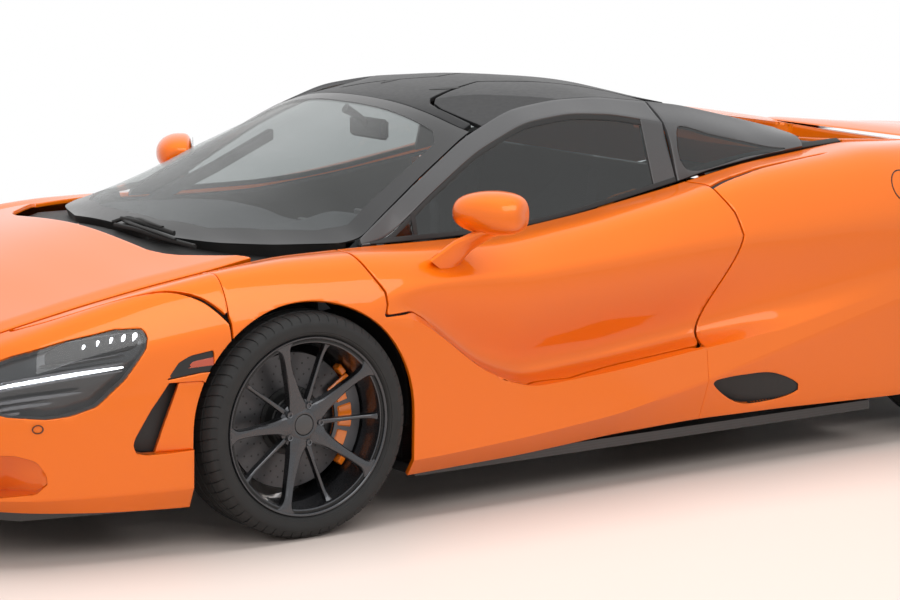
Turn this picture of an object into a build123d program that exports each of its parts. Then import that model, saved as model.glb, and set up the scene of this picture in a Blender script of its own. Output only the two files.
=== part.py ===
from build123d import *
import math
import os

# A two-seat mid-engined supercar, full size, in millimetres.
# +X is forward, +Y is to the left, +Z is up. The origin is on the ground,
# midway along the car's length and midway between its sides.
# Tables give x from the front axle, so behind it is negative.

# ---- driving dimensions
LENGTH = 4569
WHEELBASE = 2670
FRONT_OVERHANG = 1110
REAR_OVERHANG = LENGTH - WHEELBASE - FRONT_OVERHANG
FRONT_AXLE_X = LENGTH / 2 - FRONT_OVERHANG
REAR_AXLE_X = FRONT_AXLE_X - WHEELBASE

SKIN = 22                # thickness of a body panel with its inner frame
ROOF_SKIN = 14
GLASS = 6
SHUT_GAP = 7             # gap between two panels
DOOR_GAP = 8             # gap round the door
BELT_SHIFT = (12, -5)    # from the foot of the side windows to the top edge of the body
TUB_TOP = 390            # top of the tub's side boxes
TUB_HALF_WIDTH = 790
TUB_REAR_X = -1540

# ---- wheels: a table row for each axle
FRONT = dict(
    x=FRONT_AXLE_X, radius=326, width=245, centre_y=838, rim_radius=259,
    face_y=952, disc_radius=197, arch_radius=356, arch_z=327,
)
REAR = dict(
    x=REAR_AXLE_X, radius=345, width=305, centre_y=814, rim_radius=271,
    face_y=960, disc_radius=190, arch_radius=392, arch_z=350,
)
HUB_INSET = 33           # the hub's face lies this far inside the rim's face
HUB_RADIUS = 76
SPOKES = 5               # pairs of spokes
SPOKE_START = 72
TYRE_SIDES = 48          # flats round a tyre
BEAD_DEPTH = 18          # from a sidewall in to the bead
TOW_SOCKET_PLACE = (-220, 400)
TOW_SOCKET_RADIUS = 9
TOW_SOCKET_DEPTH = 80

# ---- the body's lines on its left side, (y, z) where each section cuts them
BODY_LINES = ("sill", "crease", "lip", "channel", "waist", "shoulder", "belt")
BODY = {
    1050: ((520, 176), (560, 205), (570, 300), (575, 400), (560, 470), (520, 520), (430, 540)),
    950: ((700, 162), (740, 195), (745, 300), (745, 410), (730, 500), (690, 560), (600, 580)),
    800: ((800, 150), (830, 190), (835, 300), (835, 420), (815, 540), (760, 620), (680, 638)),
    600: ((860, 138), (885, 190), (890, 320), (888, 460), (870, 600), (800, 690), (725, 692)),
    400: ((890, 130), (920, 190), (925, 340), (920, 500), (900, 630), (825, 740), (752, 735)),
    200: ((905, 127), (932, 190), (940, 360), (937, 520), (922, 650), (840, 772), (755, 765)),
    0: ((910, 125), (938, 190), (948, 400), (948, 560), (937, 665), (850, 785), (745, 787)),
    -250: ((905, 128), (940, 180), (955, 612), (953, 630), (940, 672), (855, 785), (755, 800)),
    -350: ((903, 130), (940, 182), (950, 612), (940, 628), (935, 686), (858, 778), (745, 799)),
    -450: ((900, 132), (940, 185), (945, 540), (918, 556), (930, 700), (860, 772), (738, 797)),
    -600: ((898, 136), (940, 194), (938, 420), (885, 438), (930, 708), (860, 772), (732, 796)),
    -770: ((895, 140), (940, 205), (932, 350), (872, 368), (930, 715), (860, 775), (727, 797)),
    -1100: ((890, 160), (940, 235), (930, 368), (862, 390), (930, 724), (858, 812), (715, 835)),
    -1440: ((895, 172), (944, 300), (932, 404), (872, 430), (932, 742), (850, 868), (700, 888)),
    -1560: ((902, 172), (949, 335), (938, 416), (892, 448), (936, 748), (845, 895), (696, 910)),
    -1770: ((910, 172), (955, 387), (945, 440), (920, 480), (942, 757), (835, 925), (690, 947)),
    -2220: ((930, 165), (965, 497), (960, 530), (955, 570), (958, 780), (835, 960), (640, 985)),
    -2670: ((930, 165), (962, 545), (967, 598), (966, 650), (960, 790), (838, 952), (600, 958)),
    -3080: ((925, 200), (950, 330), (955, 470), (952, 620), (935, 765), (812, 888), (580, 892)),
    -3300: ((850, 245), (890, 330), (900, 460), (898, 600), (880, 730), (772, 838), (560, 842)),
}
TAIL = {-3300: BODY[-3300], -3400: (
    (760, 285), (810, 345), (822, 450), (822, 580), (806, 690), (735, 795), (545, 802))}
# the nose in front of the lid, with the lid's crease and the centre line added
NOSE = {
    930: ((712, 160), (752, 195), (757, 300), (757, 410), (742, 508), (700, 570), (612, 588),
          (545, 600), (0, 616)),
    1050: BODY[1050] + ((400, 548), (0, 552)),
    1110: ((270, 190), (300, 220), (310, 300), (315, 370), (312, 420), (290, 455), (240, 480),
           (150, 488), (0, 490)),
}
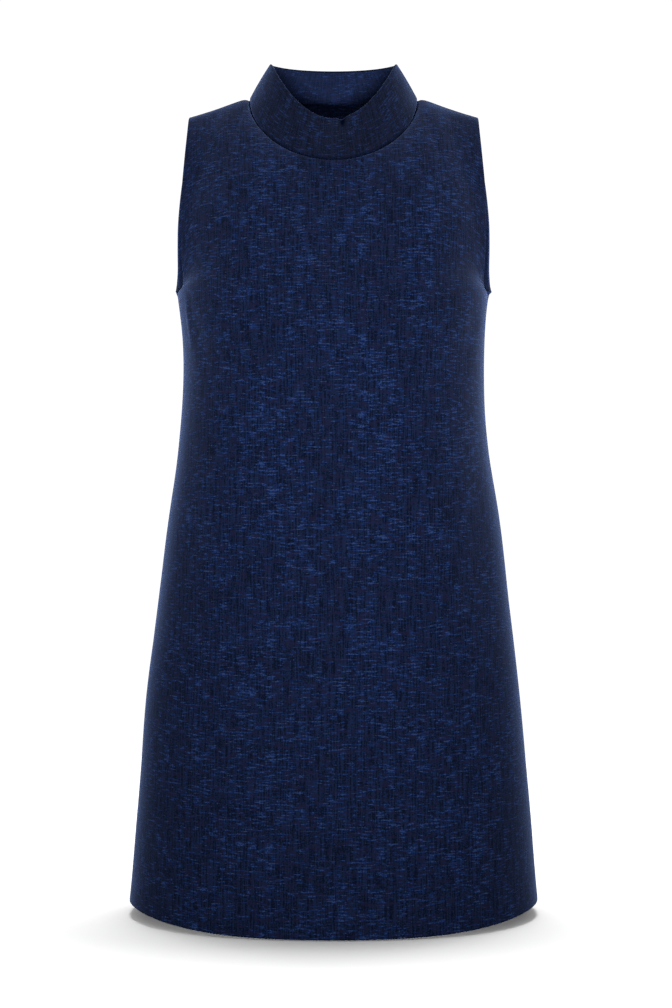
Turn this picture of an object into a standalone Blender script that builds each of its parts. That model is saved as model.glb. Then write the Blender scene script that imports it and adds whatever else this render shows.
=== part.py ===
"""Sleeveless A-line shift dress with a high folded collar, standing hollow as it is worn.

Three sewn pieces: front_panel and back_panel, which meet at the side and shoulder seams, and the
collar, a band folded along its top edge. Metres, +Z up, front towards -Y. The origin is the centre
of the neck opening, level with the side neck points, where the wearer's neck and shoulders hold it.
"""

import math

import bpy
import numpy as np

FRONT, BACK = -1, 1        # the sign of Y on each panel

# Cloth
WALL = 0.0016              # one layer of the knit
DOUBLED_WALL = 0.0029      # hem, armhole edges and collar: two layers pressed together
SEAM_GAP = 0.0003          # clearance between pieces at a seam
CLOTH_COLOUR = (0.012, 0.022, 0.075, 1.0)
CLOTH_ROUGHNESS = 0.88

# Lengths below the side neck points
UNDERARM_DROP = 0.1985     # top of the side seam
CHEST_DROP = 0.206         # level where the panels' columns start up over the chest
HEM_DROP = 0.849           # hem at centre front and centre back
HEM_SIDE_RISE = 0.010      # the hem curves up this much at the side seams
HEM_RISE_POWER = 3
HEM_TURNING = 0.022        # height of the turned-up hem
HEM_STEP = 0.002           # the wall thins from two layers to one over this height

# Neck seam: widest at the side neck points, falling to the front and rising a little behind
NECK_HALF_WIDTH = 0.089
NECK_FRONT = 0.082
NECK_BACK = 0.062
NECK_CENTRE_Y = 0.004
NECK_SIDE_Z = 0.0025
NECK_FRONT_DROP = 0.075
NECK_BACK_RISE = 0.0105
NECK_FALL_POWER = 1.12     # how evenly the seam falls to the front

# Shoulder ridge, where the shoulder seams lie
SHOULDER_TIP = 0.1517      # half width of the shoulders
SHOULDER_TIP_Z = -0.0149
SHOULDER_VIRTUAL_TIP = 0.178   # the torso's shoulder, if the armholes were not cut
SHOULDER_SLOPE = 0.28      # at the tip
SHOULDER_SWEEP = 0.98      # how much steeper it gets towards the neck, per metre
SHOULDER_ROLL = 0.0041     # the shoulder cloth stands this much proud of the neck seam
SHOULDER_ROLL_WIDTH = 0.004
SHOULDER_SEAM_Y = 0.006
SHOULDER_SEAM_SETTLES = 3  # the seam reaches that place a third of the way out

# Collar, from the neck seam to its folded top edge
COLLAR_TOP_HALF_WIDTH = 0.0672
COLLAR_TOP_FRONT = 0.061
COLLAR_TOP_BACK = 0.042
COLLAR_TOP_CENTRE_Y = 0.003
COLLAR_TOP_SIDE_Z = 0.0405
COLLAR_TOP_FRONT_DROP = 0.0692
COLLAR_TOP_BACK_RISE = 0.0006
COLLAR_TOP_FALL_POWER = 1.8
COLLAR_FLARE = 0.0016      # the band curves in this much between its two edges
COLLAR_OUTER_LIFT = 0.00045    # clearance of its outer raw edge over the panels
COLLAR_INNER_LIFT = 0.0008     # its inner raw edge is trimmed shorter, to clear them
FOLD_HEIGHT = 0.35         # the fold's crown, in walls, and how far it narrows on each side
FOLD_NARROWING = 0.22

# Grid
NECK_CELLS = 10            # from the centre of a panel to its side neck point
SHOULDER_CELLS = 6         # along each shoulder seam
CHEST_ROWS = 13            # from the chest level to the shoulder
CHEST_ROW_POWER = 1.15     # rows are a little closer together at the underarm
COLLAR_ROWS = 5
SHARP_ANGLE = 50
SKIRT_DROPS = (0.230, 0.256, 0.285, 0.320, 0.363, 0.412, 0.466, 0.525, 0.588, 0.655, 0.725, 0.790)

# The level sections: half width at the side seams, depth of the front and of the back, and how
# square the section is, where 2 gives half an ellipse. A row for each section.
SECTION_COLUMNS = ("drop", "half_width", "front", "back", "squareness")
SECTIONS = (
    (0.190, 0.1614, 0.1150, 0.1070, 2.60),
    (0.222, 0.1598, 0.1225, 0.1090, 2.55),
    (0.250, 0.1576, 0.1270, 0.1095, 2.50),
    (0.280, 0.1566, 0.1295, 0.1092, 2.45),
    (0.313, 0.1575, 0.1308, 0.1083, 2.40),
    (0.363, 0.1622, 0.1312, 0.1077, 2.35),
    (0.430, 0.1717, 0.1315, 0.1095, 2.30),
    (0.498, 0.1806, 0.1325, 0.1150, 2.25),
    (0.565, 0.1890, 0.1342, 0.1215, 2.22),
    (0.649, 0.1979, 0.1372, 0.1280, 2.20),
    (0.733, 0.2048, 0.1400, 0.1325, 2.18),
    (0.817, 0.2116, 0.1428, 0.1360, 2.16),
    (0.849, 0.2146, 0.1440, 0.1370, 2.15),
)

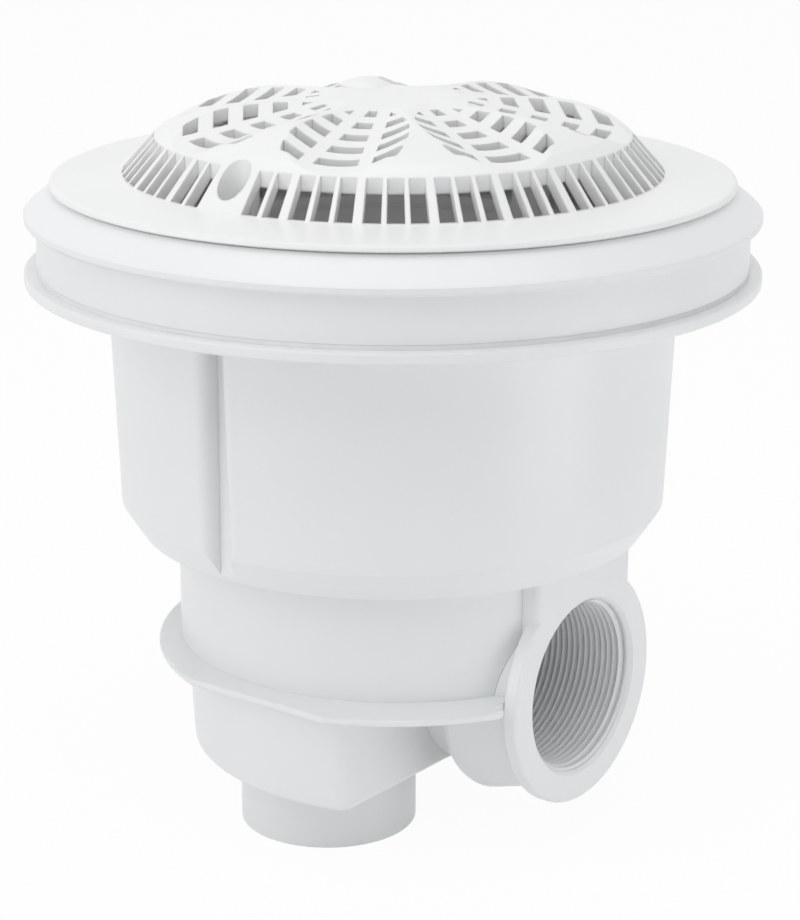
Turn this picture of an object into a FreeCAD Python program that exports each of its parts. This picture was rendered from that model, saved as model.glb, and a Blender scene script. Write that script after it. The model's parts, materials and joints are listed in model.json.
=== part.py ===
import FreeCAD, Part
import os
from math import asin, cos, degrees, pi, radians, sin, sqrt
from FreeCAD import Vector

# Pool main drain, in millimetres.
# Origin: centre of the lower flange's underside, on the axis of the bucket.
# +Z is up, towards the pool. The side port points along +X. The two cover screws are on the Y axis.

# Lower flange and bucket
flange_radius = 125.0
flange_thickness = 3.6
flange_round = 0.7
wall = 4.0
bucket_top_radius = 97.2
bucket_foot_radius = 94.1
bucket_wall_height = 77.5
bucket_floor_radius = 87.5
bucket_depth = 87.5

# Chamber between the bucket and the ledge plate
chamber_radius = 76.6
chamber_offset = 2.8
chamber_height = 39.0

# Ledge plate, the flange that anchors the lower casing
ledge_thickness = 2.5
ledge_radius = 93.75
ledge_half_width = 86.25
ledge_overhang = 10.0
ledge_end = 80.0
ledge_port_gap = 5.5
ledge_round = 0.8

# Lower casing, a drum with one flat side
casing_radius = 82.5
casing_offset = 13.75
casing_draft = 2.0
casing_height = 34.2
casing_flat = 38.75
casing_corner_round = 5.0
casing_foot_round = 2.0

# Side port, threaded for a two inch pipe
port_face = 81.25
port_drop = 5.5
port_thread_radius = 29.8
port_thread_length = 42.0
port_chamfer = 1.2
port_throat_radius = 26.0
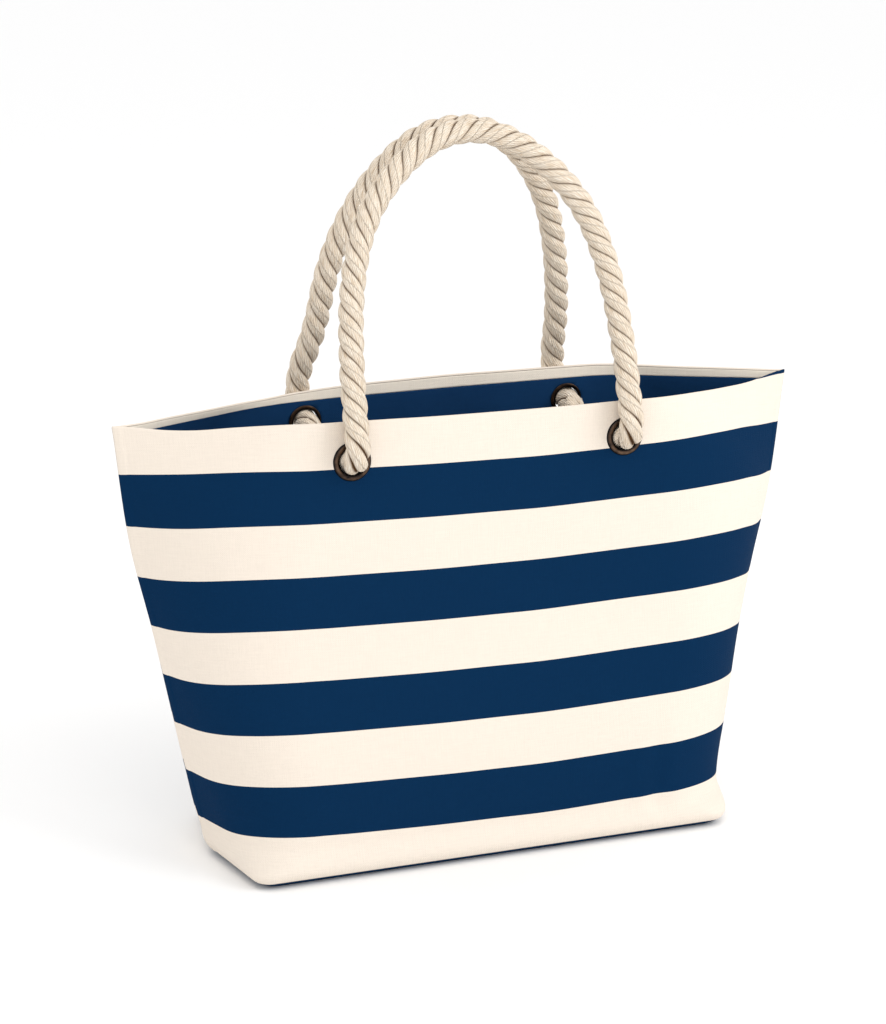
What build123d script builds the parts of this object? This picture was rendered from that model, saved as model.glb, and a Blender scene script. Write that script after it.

*Directive:*
Write out only the lines that run from the line containing "Turn this picture of an object into a FreeCAD" through the line containing "port_throat_radius = 26.0", both included, exactly as they appear above.

*Exercise output:*
Turn this picture of an object into a FreeCAD Python program that exports each of its parts. This picture was rendered from that model, saved as model.glb, and a Blender scene script. Write that script after it. The model's parts, materials and joints are listed in model.json.
=== part.py ===
import FreeCAD, Part
import os
from math import asin, cos, degrees, pi, radians, sin, sqrt
from FreeCAD import Vector

# Pool main drain, in millimetres.
# Origin: centre of the lower flange's underside, on the axis of the bucket.
# +Z is up, towards the pool. The side port points along +X. The two cover screws are on the Y axis.

# Lower flange and bucket
flange_radius = 125.0
flange_thickness = 3.6
flange_round = 0.7
wall = 4.0
bucket_top_radius = 97.2
bucket_foot_radius = 94.1
bucket_wall_height = 77.5
bucket_floor_radius = 87.5
bucket_depth = 87.5

# Chamber between the bucket and the ledge plate
chamber_radius = 76.6
chamber_offset = 2.8
chamber_height = 39.0

# Ledge plate, the flange that anchors the lower casing
ledge_thickness = 2.5
ledge_radius = 93.75
ledge_half_width = 86.25
ledge_overhang = 10.0
ledge_end = 80.0
ledge_port_gap = 5.5
ledge_round = 0.8

# Lower casing, a drum with one flat side
casing_radius = 82.5
casing_offset = 13.75
casing_draft = 2.0
casing_height = 34.2
casing_flat = 38.75
casing_corner_round = 5.0
casing_foot_round = 2.0

# Side port, threaded for a two inch pipe
port_face = 81.25
port_drop = 5.5
port_thread_radius = 29.8
port_thread_length = 42.0
port_chamfer = 1.2
port_throat_radius = 26.0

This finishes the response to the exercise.